Molecular-level insight into the impact of different dissolved organic matter on the aggregation, dissolution and sedimentation of Zn-doped CdTe quantum dots

Abstract

This study investigated the aggregation, dissolution, and sedimentation of Zn-doped CdTe quantum dots (CdTe: Zn2+ QDs) incubating with or without three different dissolved organic matter (DOM) in artificial freshwater and seawater as well as the underlying mechanisms. Our results found that water composition and DOM species significantly affected the above behaviors.
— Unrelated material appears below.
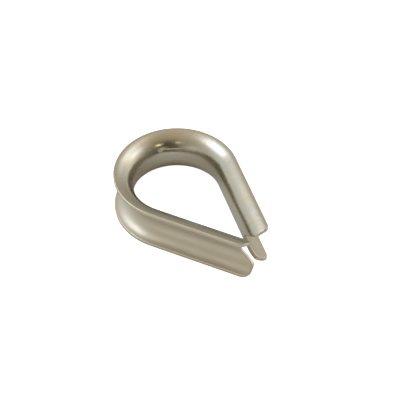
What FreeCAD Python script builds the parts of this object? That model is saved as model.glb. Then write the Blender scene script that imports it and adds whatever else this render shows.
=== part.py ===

Compared with in freshwater, bare QDs and QDs-DOM in seawater formed larger aggregates, released higher Cd2+ contents and sedimented faster. Under most circumstances, DOM inhibited QDs aggregation through enhancing electrosteric stabilization and accelerated QDs dissolution via promoting their contacts. Bovine serum albumin (BSA), humic acid (HA) and fulvic acid (FA) formed the largest, medium and smallest aggregates with QDs in freshwater, which were well agreed with the molecular weight of DOM and the stoichiometry of QDs-DOM interactions. QDs-FA released the largest content of Cd2+ in freshwater since FA has the strongest capacity of complexing QDs. In both artificial waters, HA and FA adsorption accelerated the sedimentation of QDs; while BSA impeded the sedimentation. Isothermal titration calorimetric experiments found that the major driving forces of all QDs-DOM interactions are hydrophobic forces. The stoichiometries for HA, FA and BSA binding to QDs are 6.3, 4.7 and 9.4, respectively. Results from multi-spectroscopic experiments suggested that the nano-form of QDs mainly interact with aromatic skeletons in HA rather than Cd2+. This study could shed light on predicting the fate and assessing the risk of QDs in aquatic environment.